Los días posteriores dieron una ligera luz de esperanza. Paolo VI, amigo personal de Moro, escribió una carta a las Brigadas Rojas. Empezaba con Uomini delle Brigate Rosse, lo que en cierto sentido implicaba un reconocimiento alejado de la retórica del mal. Al mismo tiempo Bettino Craxi, Secretario General de los Socialistas, imploraba por reformular la Razón de Estado. Si Antígona había desobedecido la ley era posible repetir el desafío a Creonte para dar al país un rostro humano que abrió una grieta en la línea imperante. La familia del secuestrado y parte de la clase política estuvieron de acuerdo en buscar una mediación que podía conseguirse con un intercambio de prisioneros o algún gesto tendiente a dar una cierta legalidad a las BR, que de este modo se equipararían a la OLP por mucho que su esencia fuera gemela de la extrema izquierda extraparlamentaria al estilo de las alemanas Baader Meinhof.
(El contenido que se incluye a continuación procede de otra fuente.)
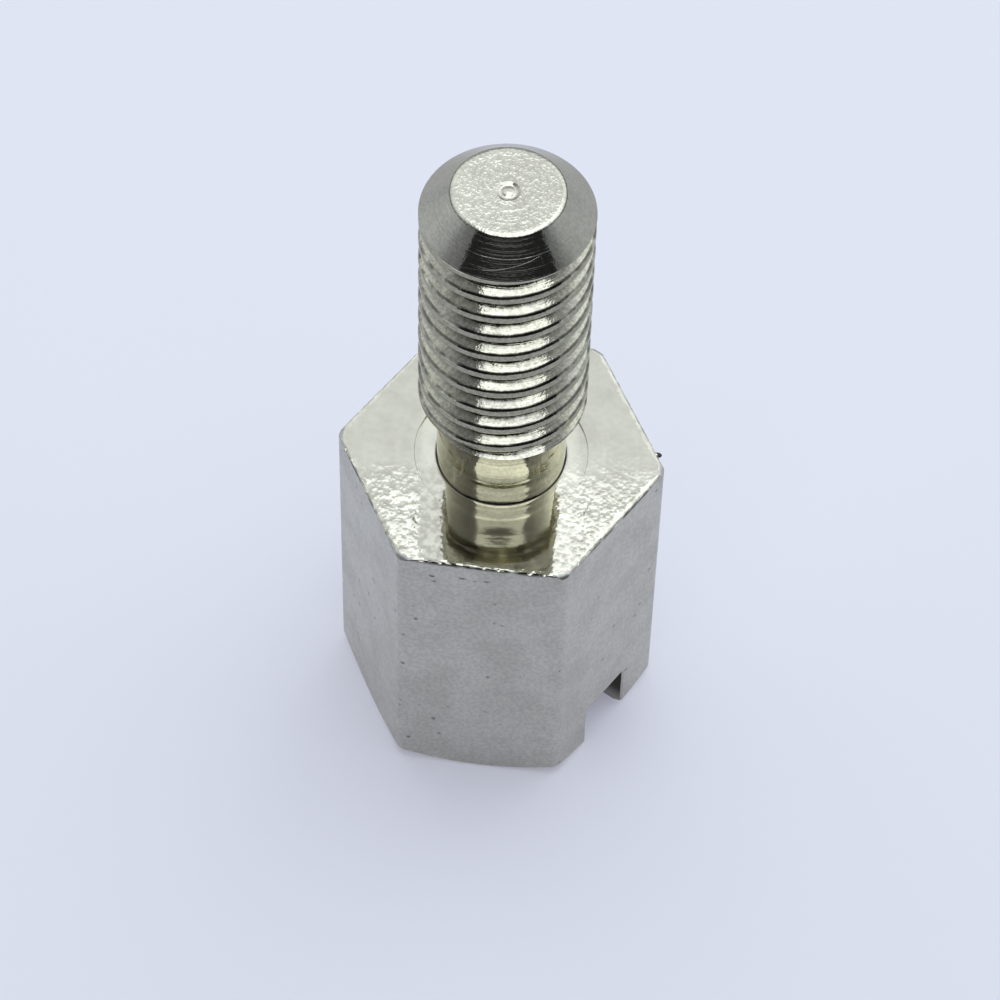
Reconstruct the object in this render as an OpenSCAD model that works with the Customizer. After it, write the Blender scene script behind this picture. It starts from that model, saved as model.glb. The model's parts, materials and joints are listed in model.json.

Durante dos semanas se mezcló la investigación policial y el debate sobre qué hacer, también presente en el seno de la organización terrorista, con riesgo de fractura entre su ala movimentista y la militar. A principios de mayo los artífices de la operación se reunieron en piazza Barberini y decidieron la muerte de Moro. De cinco votos tres fueron favorables a esa suerte, asimismo echada en las altas esferas, donde muchos cuadros de mando asociados a la lógica masónica P2 deseaban el fatal desenlace. Otras fuentes del arcano mencionan que tanto los servicios secretos como las fuerzas del orden tenían localizado el apartamento de via Montalcini, en la periferia de la Ciudad Eterna, donde el líder democristiano atendía su sentencia, efectuada por Mario Moretti la mañana del martes 9 de mayo de 1978.
El cadáver se encontró dentro de un maletero.
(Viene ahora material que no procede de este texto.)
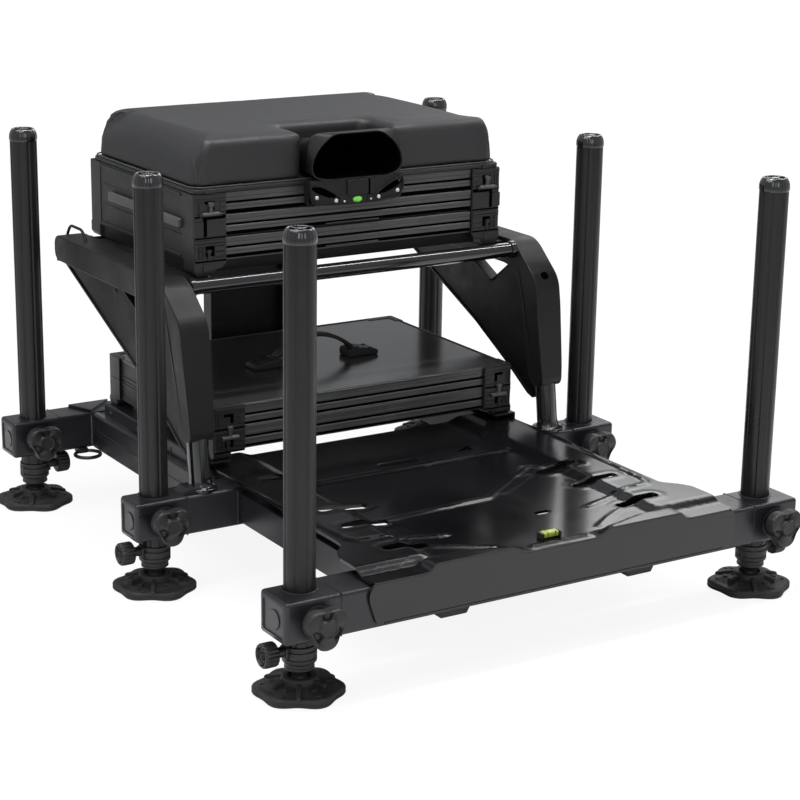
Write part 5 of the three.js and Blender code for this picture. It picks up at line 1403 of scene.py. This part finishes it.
def dressed(at):
    """Crown, puckers and drawn-in corners of the cover, on points in millimetres."""
    x, y, z = at[:, 0].copy(), at[:, 1].copy(), at[:, 2].copy()
    # gentle crown over the middle
    across, along_y = np.clip(1 - (x / 226) ** 2, 0, 1), np.clip(1 - ((y - 225) / 150) ** 2, 0, 1)
    upper_share = smooth_step((z - 505) / 35.0)
    z += 1.8 * across * along_y * upper_share
    # small puckers that run out from the corners of the hood's recess
    corner = np.hypot(np.abs(x + HOOD_OFFSET) - 78, y - 78)
    pucker = np.exp(-corner / 10.0) * upper_share
    z -= 1.5 * pucker * (0.5 + 0.5 * np.sin(np.arctan2(y - 78, np.abs(x + HOOD_OFFSET) - 78) * 7.0))
    edge = np.hypot(np.maximum(np.abs(x + RECESS_OFFSET) - 70, 0), np.maximum(y - 146, 0))
    z -= 1.2 * np.exp(-edge / 16.0) * upper_share * smooth_step((y - 100) / 30.0)
    # stitched corners draw the cover in a little
    for sx in (-1, 1):
        for cy in (82.6, 367.6):
            near = np.exp(-np.hypot(x - sx * 222, y - cy) / 7.0)
            x -= sx * 0.7 * near * smooth_step((530 - z) / 16.0)
    return np.stack([np.clip(x, -231.6, 231.6), np.clip(y, 72.6, 381.0), np.clip(z, 486.6, 549.4)], axis=1)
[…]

Al cabo de pocas horas, Franco Tritto, asistente de Aldo Moro en la Universidad, recibió una llamada del enigmático Dottor Nicolai, alias de Valerio Morucci, contrario a la ejecución. Sus palabras eran prístinas. Encontrará el cuerpo del Honorable en via Caetani. Esta calle del centro de Roma es una frontera entre el Ghetto y el Panteón. Por aquel entonces se hallaba equidistante a las sedes del PCI y la DC, partido que justo en esos instantes se reunía para dirimir si daba un paso al frente para salvar a su antiguo líder.
El cuerpo fue encontrado hacia las dos del mediodía en el sitio indicado, concretamente en el maletero de un R4 rojo. Moro yacía con el rostro ladeado. Su muerte fue la conclusión de un anhelo de diálogo. Su funeral, con su familia alejada para siempre de la que fue su casa política, una metáfora de fracaso, con el cuerpo ausente y el Papa en las últimas con suficientes fuerzas para amonestar a los compañeros del finado. Pasaron las legislaturas. Llegaron los ochenta. La Guerra Fría se resfrió hasta enfermar de gravedad. Cayeron todos los brigadistas, unos arrepentidos, otros empecinados hasta su detención. En 1992 estalló el escándalo Tangentopoli y se hundió la Primera República Italiana. Los viejos partidos desaparecieron. Los símbolos de un tiempo extinto ingresaron al cementerio. Italia, según Cossiga un país con independencia limitada, no cambió. El misterio sigue ahí. Nunca fenecerá.